What you should do
Give the listing again in full, exactly as written.
━━━ Data to process ━━━
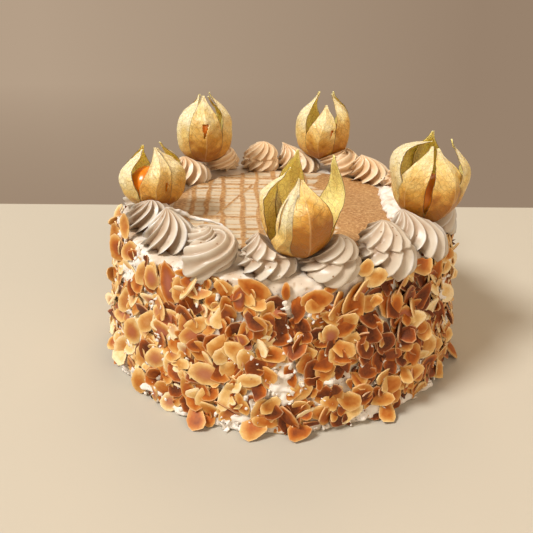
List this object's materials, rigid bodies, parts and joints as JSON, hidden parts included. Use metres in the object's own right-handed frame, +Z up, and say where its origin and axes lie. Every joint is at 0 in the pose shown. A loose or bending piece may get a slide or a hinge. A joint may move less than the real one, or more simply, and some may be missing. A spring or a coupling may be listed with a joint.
{
  "type": "caramel torte",
  "caption": "Round cream-coated cake with toasted almond flakes round its side, a caramel lattice on top, a ring of piped rosettes and physalis fruits in open husks.",
  "frame": {"origin": "middle of the flat underside of the torte", "axes": "+Z up, -Y towards the front of the picture, +X to its right"},
  "size_m": [0.1825, 0.1815, 0.1167],
  "materials": {
    "almond_coated_cream": "spread coffee buttercream, almost hidden by toasted almond flakes",
    "caramel": "set caramel, satin, thin and slightly uneven",
    "coffee_buttercream": "piped buttercream, satin, with small bubbles",
    "dry_husk": "dry papery husk with fine veins",
    "physalis_skin": "smooth glossy fruit skin"
  },
  "bodies": {
    "root": {"cream_torte": "almond_coated_cream", "caramel_top": "caramel", "rosette_01": "coffee_buttercream", "rosette_02": "coffee_buttercream", "rosette_03": "coffee_buttercream", "rosette_04": "coffee_buttercream", "rosette_05": "coffee_buttercream", "rosette_06": "coffee_buttercream", "rosette_07": "coffee_buttercream", "rosette_08": "coffee_buttercream", "rosette_09": "coffee_buttercream", "rosette_10": "coffee_buttercream", "rosette_11": "coffee_buttercream", "rosette_12": "coffee_buttercream", "rosette_13": "coffee_buttercream", "rosette_14": "coffee_buttercream", "rosette_15": "coffee_buttercream", "rosette_16": "coffee_buttercream", "rosette_17": "coffee_buttercream", "rosette_18": "coffee_buttercream", "physalis_husk_1": "dry_husk", "physalis_husk_2": "dry_husk", "physalis_husk_3": "dry_husk", "physalis_husk_4": "dry_husk", "physalis_husk_5": "dry_husk", "physalis_berry_1": "physalis_skin", "physalis_berry_2": "physalis_skin", "physalis_berry_3": "physalis_skin", "physalis_berry_4": "physalis_skin", "physalis_berry_5": "physalis_skin"}
  },
  "joints": []
}
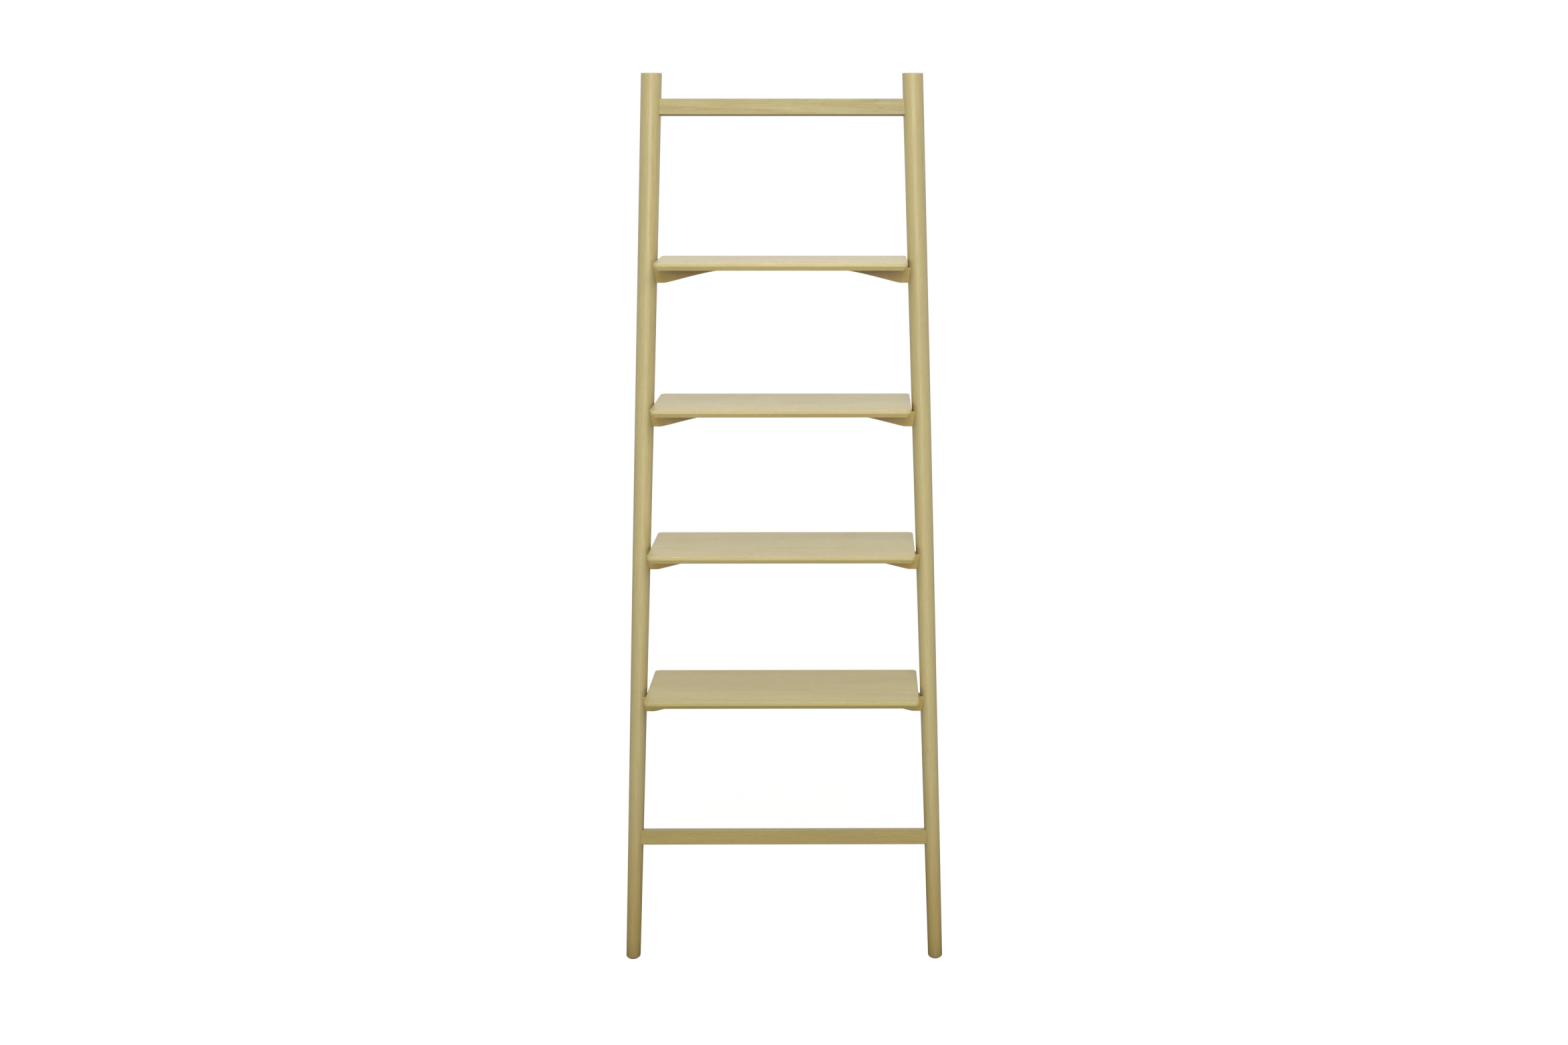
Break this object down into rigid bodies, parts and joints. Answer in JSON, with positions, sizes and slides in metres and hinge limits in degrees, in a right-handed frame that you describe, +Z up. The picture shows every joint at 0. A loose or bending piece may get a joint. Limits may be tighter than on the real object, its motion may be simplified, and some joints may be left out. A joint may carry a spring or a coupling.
{
  "type": "ladder shelf",
  "caption": "Leaning ladder shelf: round tapered splayed stiles, flat rails, and level boards with undercut edges on arched bearers.",
  "frame": {"origin": "middle of the footprint box, on the floor under the foot pads", "axes": "+Z up, +Y towards the wall that the ladder leans on, +X to the right seen from the front"},
  "size_m": [0.6602, 0.3866, 1.8],
  "materials": {
    "oak": "pale oak, satin oil, fine lengthwise grain",
    "dowel_beech": "bare beech, hidden in the joints",
    "pad_rubber": "dark matt rubber",
    "screw_zinc": "bright zinc plate"
  },
  "bodies": {
    "root": {"stile_left": "oak", "stile_right": "oak", "top_rail": "oak", "bottom_rail": "oak", "shelf_1": "oak", "shelf_2": "oak", "shelf_3": "oak", "shelf_4": "oak", "bearer_1": "oak", "bearer_2": "oak", "bearer_3": "oak", "bearer_4": "oak", "foot_pad_left": "pad_rubber", "foot_pad_right": "pad_rubber", "wall_pad_left": "pad_rubber", "wall_pad_right": "pad_rubber", "dowel_top_rail_left_lower": "dowel_beech", "dowel_top_rail_left_upper": "dowel_beech", "dowel_top_rail_right_lower": "dowel_beech", "dowel_top_rail_right_upper": "dowel_beech", "dowel_bottom_rail_left_lower": "dowel_beech", "dowel_bottom_rail_left_upper": "dowel_beech", "dowel_bottom_rail_right_lower": "dowel_beech", "dowel_bottom_rail_right_upper": "dowel_beech", "dowel_bearer_1_left_lower": "dowel_beech", "dowel_bearer_1_left_upper": "dowel_beech", "dowel_bearer_1_right_lower": "dowel_beech", "dowel_bearer_1_right_upper": "dowel_beech", "dowel_bearer_2_left_lower": "dowel_beech", "dowel_bearer_2_left_upper": "dowel_beech", "dowel_bearer_2_right_lower": "dowel_beech", "dowel_bearer_2_right_upper": "dowel_beech", "dowel_bearer_3_left_lower": "dowel_beech", "dowel_bearer_3_left_upper": "dowel_beech", "dowel_bearer_3_right_lower": "dowel_beech", "dowel_bearer_3_right_upper": "dowel_beech", "dowel_bearer_4_left_lower": "dowel_beech", "dowel_bearer_4_left_upper": "dowel_beech", "dowel_bearer_4_right_lower": "dowel_beech", "dowel_bearer_4_right_upper": "dowel_beech", "shelf_screw_1_left": "screw_zinc", "shelf_screw_1_middle": "screw_zinc", "shelf_screw_1_right": "screw_zinc", "shelf_screw_2_left": "screw_zinc", "shelf_screw_2_middle": "screw_zinc", "shelf_screw_2_right": "screw_zinc", "shelf_screw_3_left": "screw_zinc", "shelf_screw_3_middle": "screw_zinc", "shelf_screw_3_right": "screw_zinc", "shelf_screw_4_left": "screw_zinc", "shelf_screw_4_middle": "screw_zinc", "shelf_screw_4_right": "screw_zinc"}
  },
  "joints": []
}
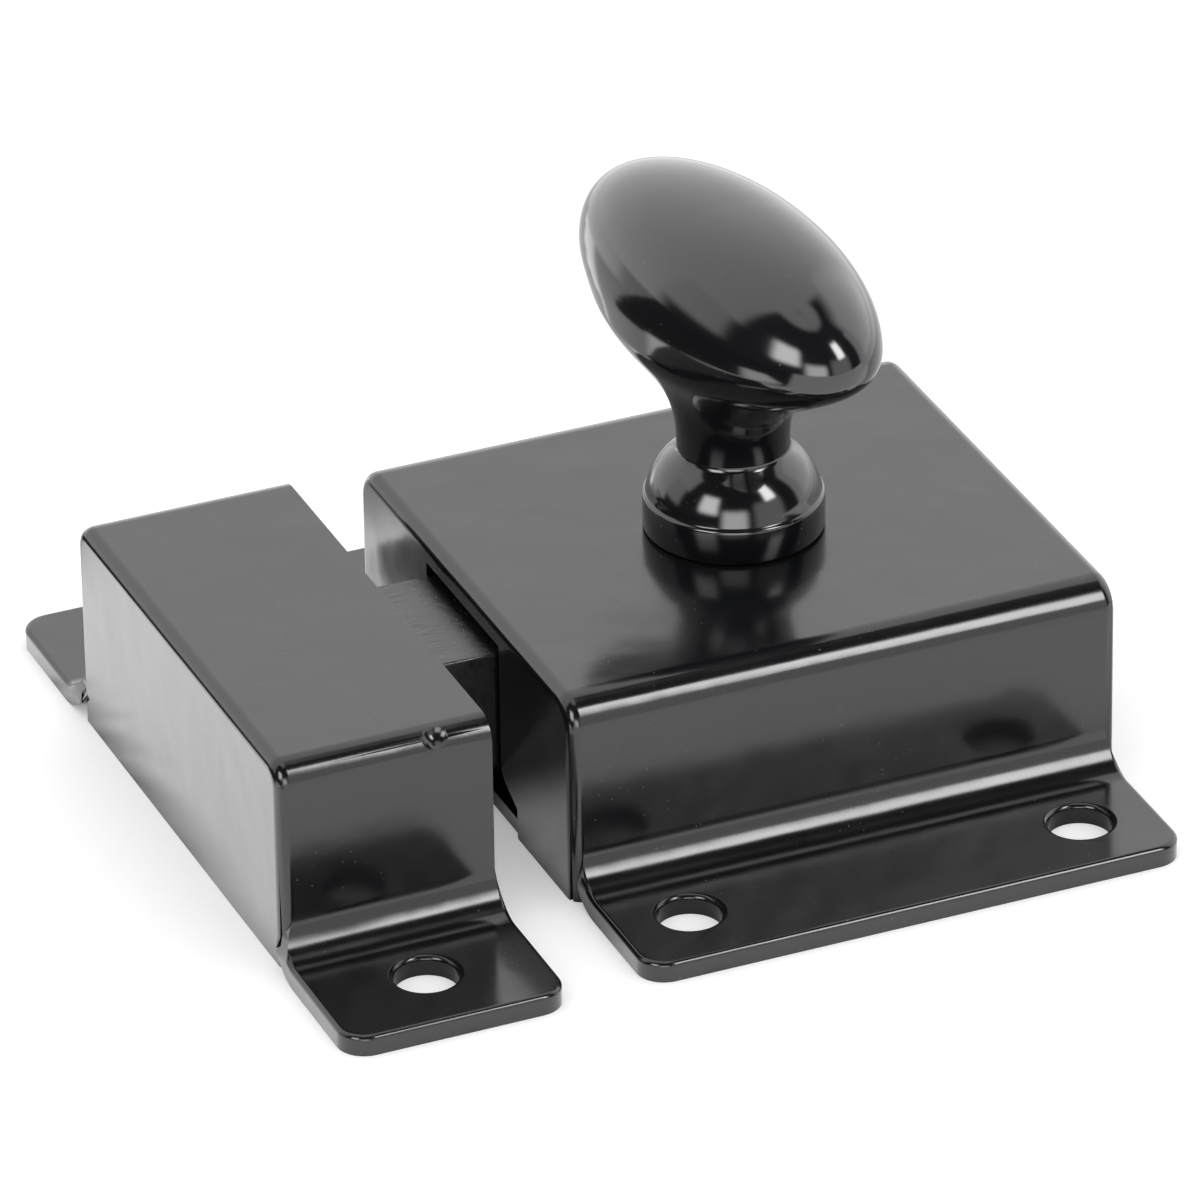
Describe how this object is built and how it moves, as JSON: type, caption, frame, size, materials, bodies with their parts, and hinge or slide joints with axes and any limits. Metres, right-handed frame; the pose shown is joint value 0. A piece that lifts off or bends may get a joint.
━━━
Answer for the task
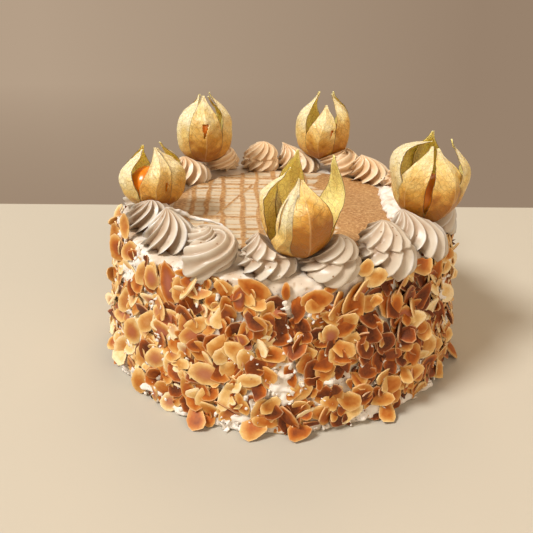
List this object's materials, rigid bodies, parts and joints as JSON, hidden parts included. Use metres in the object's own right-handed frame, +Z up, and say where its origin and axes lie. Every joint is at 0 in the pose shown. A loose or bending piece may get a slide or a hinge. A joint may move less than the real one, or more simply, and some may be missing. A spring or a coupling may be listed with a joint.
{
  "type": "caramel torte",
  "caption": "Round cream-coated cake with toasted almond flakes round its side, a caramel lattice on top, a ring of piped rosettes and physalis fruits in open husks.",
  "frame": {"origin": "middle of the flat underside of the torte", "axes": "+Z up, -Y towards the front of the picture, +X to its right"},
  "size_m": [0.1825, 0.1815, 0.1167],
  "materials": {
    "almond_coated_cream": "spread coffee buttercream, almost hidden by toasted almond flakes",
    "caramel": "set caramel, satin, thin and slightly uneven",
    "coffee_buttercream": "piped buttercream, satin, with small bubbles",
    "dry_husk": "dry papery husk with fine veins",
    "physalis_skin": "smooth glossy fruit skin"
  },
  "bodies": {
    "root": {"cream_torte": "almond_coated_cream", "caramel_top": "caramel", "rosette_01": "coffee_buttercream", "rosette_02": "coffee_buttercream", "rosette_03": "coffee_buttercream", "rosette_04": "coffee_buttercream", "rosette_05": "coffee_buttercream", "rosette_06": "coffee_buttercream", "rosette_07": "coffee_buttercream", "rosette_08": "coffee_buttercream", "rosette_09": "coffee_buttercream", "rosette_10": "coffee_buttercream", "rosette_11": "coffee_buttercream", "rosette_12": "coffee_buttercream", "rosette_13": "coffee_buttercream", "rosette_14": "coffee_buttercream", "rosette_15": "coffee_buttercream", "rosette_16": "coffee_buttercream", "rosette_17": "coffee_buttercream", "rosette_18": "coffee_buttercream", "physalis_husk_1": "dry_husk", "physalis_husk_2": "dry_husk", "physalis_husk_3": "dry_husk", "physalis_husk_4": "dry_husk", "physalis_husk_5": "dry_husk", "physalis_berry_1": "physalis_skin", "physalis_berry_2": "physalis_skin", "physalis_berry_3": "physalis_skin", "physalis_berry_4": "physalis_skin", "physalis_berry_5": "physalis_skin"}
  },
  "joints": []
}
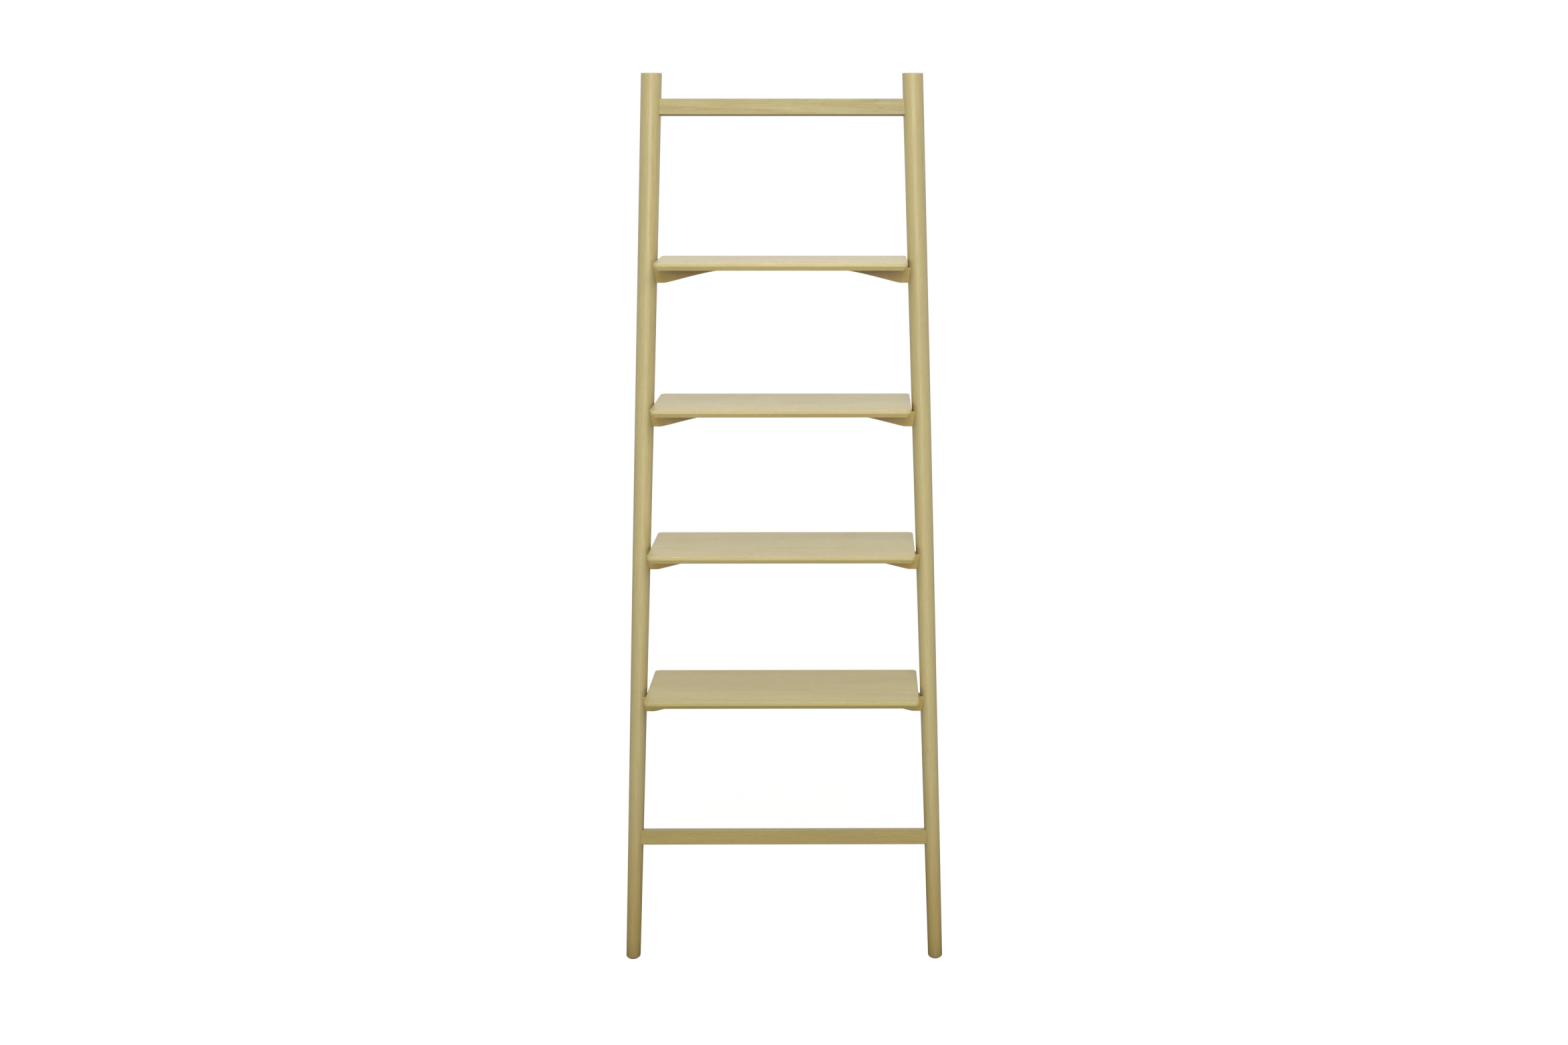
Break this object down into rigid bodies, parts and joints. Answer in JSON, with positions, sizes and slides in metres and hinge limits in degrees, in a right-handed frame that you describe, +Z up. The picture shows every joint at 0. A loose or bending piece may get a joint. Limits may be tighter than on the real object, its motion may be simplified, and some joints may be left out. A joint may carry a spring or a coupling.
{
  "type": "ladder shelf",
  "caption": "Leaning ladder shelf: round tapered splayed stiles, flat rails, and level boards with undercut edges on arched bearers.",
  "frame": {"origin": "middle of the footprint box, on the floor under the foot pads", "axes": "+Z up, +Y towards the wall that the ladder leans on, +X to the right seen from the front"},
  "size_m": [0.6602, 0.3866, 1.8],
  "materials": {
    "oak": "pale oak, satin oil, fine lengthwise grain",
    "dowel_beech": "bare beech, hidden in the joints",
    "pad_rubber": "dark matt rubber",
    "screw_zinc": "bright zinc plate"
  },
  "bodies": {
    "root": {"stile_left": "oak", "stile_right": "oak", "top_rail": "oak", "bottom_rail": "oak", "shelf_1": "oak", "shelf_2": "oak", "shelf_3": "oak", "shelf_4": "oak", "bearer_1": "oak", "bearer_2": "oak", "bearer_3": "oak", "bearer_4": "oak", "foot_pad_left": "pad_rubber", "foot_pad_right": "pad_rubber", "wall_pad_left": "pad_rubber", "wall_pad_right": "pad_rubber", "dowel_top_rail_left_lower": "dowel_beech", "dowel_top_rail_left_upper": "dowel_beech", "dowel_top_rail_right_lower": "dowel_beech", "dowel_top_rail_right_upper": "dowel_beech", "dowel_bottom_rail_left_lower": "dowel_beech", "dowel_bottom_rail_left_upper": "dowel_beech", "dowel_bottom_rail_right_lower": "dowel_beech", "dowel_bottom_rail_right_upper": "dowel_beech", "dowel_bearer_1_left_lower": "dowel_beech", "dowel_bearer_1_left_upper": "dowel_beech", "dowel_bearer_1_right_lower": "dowel_beech", "dowel_bearer_1_right_upper": "dowel_beech", "dowel_bearer_2_left_lower": "dowel_beech", "dowel_bearer_2_left_upper": "dowel_beech", "dowel_bearer_2_right_lower": "dowel_beech", "dowel_bearer_2_right_upper": "dowel_beech", "dowel_bearer_3_left_lower": "dowel_beech", "dowel_bearer_3_left_upper": "dowel_beech", "dowel_bearer_3_right_lower": "dowel_beech", "dowel_bearer_3_right_upper": "dowel_beech", "dowel_bearer_4_left_lower": "dowel_beech", "dowel_bearer_4_left_upper": "dowel_beech", "dowel_bearer_4_right_lower": "dowel_beech", "dowel_bearer_4_right_upper": "dowel_beech", "shelf_screw_1_left": "screw_zinc", "shelf_screw_1_middle": "screw_zinc", "shelf_screw_1_right": "screw_zinc", "shelf_screw_2_left": "screw_zinc", "shelf_screw_2_middle": "screw_zinc", "shelf_screw_2_right": "screw_zinc", "shelf_screw_3_left": "screw_zinc", "shelf_screw_3_middle": "screw_zinc", "shelf_screw_3_right": "screw_zinc", "shelf_screw_4_left": "screw_zinc", "shelf_screw_4_middle": "screw_zinc", "shelf_screw_4_right": "screw_zinc"}
  },
  "joints": []
}
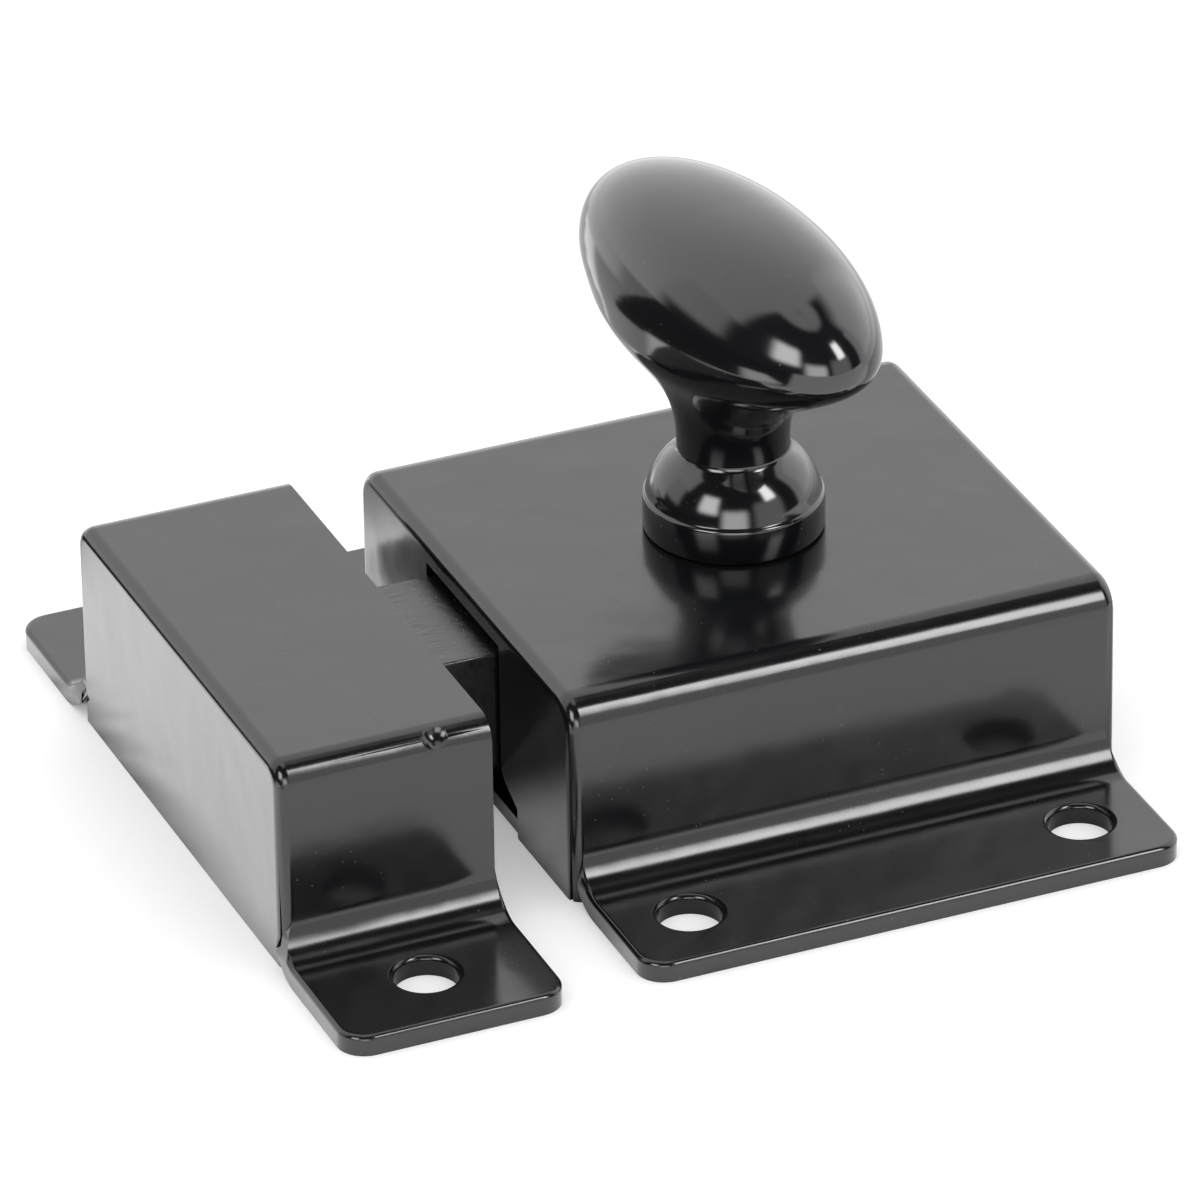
Describe how this object is built and how it moves, as JSON: type, caption, frame, size, materials, bodies with their parts, and hinge or slide joints with axes and any limits. Metres, right-handed frame; the pose shown is joint value 0. A piece that lifts off or bends may get a joint.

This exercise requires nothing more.